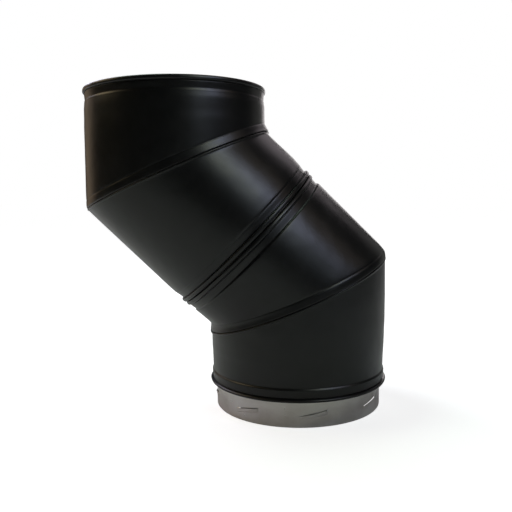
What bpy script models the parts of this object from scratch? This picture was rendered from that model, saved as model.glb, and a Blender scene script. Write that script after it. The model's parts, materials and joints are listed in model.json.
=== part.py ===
"""Adjustable twin-wall flue elbow: two mitred 45 degree half elbows joined by a swivel.

The elbow stands on its spigot in the offset position: both ends are vertical, and the
middle leans towards -X. Each half has a male leg below its mitre and a female leg above
it, and each leg is a steel casing, mineral wool and a steel liner. The upper half turns
on the slanted axis through the swivel.

Every piece of a leg is drawn in that leg's own frame: the axis is +Z, from the centre of
the mitre to the leg's square end, and the heel, its longest side, is at +X.
"""

import math
from typing import NamedTuple

import bmesh
import bpy
from mathutils import Vector

# Driving dimensions, in metres and radians.
BEND = math.radians(45)
BORE_RADIUS = 0.0750
CASING_RADIUS = 0.1000
LINER_SHEET = 0.0006
CASING_SHEET = 0.0008
GAP = 0.0003  # between pieces that touch
SWIVEL_GAP = 0.0008  # between the two hems at the swivel
SEGMENTS = 40  # sides round the tubes
LUG_COUNT = 8
LUG_PHASE = math.radians(3.2)  # how far the lugs are turned from the Y axis

COUPLER_RADIUS = 0.0940
COUPLER_LENGTH = 0.0280
SOCKET_RADIUS = 0.0970
SOCKET_DEPTH = 0.0330
SPIGOT_RECESS = 0.0020  # from the coupler's edge to the liner's
MALE_PLATE_DEPTH = 0.0180  # from the coupler's edge
FEMALE_PLATE_DEPTH = 0.0312  # from the rim
LINER_SOCKET_DEPTH = 0.0120  # from the rim to the liner's edge
PLATE_SHEET = 0.0008
PLATE_FLANGE = 0.0030

MALE_HEM = 0.0012  # how far the hem stands out of the casing
FEMALE_HEM = 0.0006
HEM_HEIGHT = 0.0036
NECK_DEPTH = 0.0019  # how far the groove behind the hem goes in
SEAM_BAND = 0.0085  # width of the flared band at a mitre
SEAM_FLARE = 0.0020
SEAM_TUCK = 0.0038  # how far the male leg goes up inside the band

MITRE = BEND / 2
LINER_OUTSIDE = BORE_RADIUS + LINER_SHEET
LINER_SOCKET = LINER_OUTSIDE + 0.0004
CASING_INSIDE = CASING_RADIUS - CASING_SHEET
HEM_INSIDE = SOCKET_RADIUS + 0.0004

# Where the casing has left its groove, and where it is at full size again.
TAPER_INSET = 0.0150
FULL_INSET = 0.0250
TAPER_RADIUS = CASING_RADIUS - 0.0005


class Half(NamedTuple):
    """The sizes that differ between the two half elbows."""

    male_leg: float
    female_leg: float
    seam_drop: float  # how far below the mitre the band's edge lies, square to it


LOWER = Half(male_leg=0.1062, female_leg=0.0799, seam_drop=0.0073)
UPPER = Half(male_leg=0.1082, female_leg=0.0872, seam_drop=0.0020)
MITRE_HEIGHT = COUPLER_LENGTH + LOWER.male_leg

FINISHES = {
    "powder_coat": {"color": (0.018, 0.018, 0.019), "roughness": 0.42, "metallic": 0.0},
    "stainless": {"color": (0.56, 0.53, 0.50), "roughness": 0.34, "metallic": 1.0},
    "mineral_wool": {"color": (0.42, 0.36, 0.20), "roughness": 0.95, "metallic": 0.0},
    "ceramic_fibre": {"color": (0.80, 0.79, 0.75), "roughness": 0.90, "metallic": 0.0},
}


def clear_scene():
    for obj in list(bpy.data.objects):
        bpy.data.objects.remove(obj)


def material(slot):
    """The named finish as a material, made the first time that it is asked for."""
    made = bpy.data.materials.get(slot)
    if made is None:
        made = bpy.data.materials.new(slot)
        made.use_nodes = True
        shader = made.node_tree.nodes["Principled BSDF"]
        finish = FINISHES[slot]
        shader.inputs["Base Color"].default_value = (*finish["color"], 1.0)
        shader.inputs["Roughness"].default_value = finish["roughness"]
        shader.inputs["Metallic"].default_value = finish["metallic"]
    return made


# Rings: each is a function from an angle round the leg to a point.


def square_ring(radius, height):
    """A circle round the leg's axis."""
    return lambda angle: Vector((radius * math.cos(angle), radius * math.sin(angle), height))


def mitre_ring(radius, offset):
    """A ring parallel to the mitre and offset from it, square to it.

    A positive offset is on this leg. A negative one is past the mitre, where the ring
    follows the other leg, which leans towards -X.
    """
    this_leg = Vector((0, 0, 1))
    other_leg = Vector((-math.sin(BEND), 0, -math.cos(BEND)))
    run = (this_leg if offset > 0 else other_leg) * abs(offset) / math.cos(MITRE)

    def point(angle):
        x = radius * math.cos(angle)
        return Vector((x, radius * math.sin(angle), -x * math.tan(MITRE))) + run

    return point


def mitre_run(start, end):
    """Rings from one (radius, offset) to another, with one on the mitre if they cross it."""
    (first_radius, first), (last_radius, last) = start, end
    rings = [mitre_ring(first_radius, first)]
    if first * last < 0:
        share = first / (first - last)
        rings.append(mitre_ring(first_radius + share * (last_radius - first_radius), 0))
    rings.append(mitre_ring(last_radius, last))
    return rings


# Meshes.


def mesh_object(name, slot, bm):
    bmesh.ops.recalc_face_normals(bm, faces=bm.faces)
    mesh = bpy.data.meshes.new(name)
    bm.to_mesh(mesh)
    bm.free()
    mesh.shade_smooth()
    mesh.set_sharp_from_angle(angle=math.radians(30))
    mesh.materials.append(material(slot))
    obj = bpy.data.objects.new(name, mesh)
    bpy.context.scene.collection.objects.link(obj)
    return obj


def add_loops(bm, loops):
    """Joins closed loops of vertices in order, and the last one back to the first."""
    for here, after in zip(loops, loops[1:] + loops[:1]):
        for k in range(len(here)):
            bm.faces.new((here[k - 1], here[k], after[k], after[k - 1]))


def hollow(name, slot, rings):
    """A tube whose wall has the closed outline that the rings go round."""
    bm = bmesh.new()
    angles = [math.tau * k / SEGMENTS for k in range(SEGMENTS)]
    add_loops(bm, [[bm.verts.new(ring(angle)) for angle in angles] for ring in rings])
    return mesh_object(name, slot, bm)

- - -

_Set problem_: Look through the material above. Copy each line where the word "that" appears.

_Solution to the exercise_:
What bpy script models the parts of this object from scratch? This picture was rendered from that model, saved as model.glb, and a Blender scene script. Write that script after it. The model's parts, materials and joints are listed in model.json.
Every piece of a leg is drawn in that leg's own frame: the axis is +Z, from the centre of
GAP = 0.0003  # between pieces that touch
    """The sizes that differ between the two half elbows."""
    """The named finish as a material, made the first time that it is asked for."""
    """A tube whose wall has the closed outline that the rings go round."""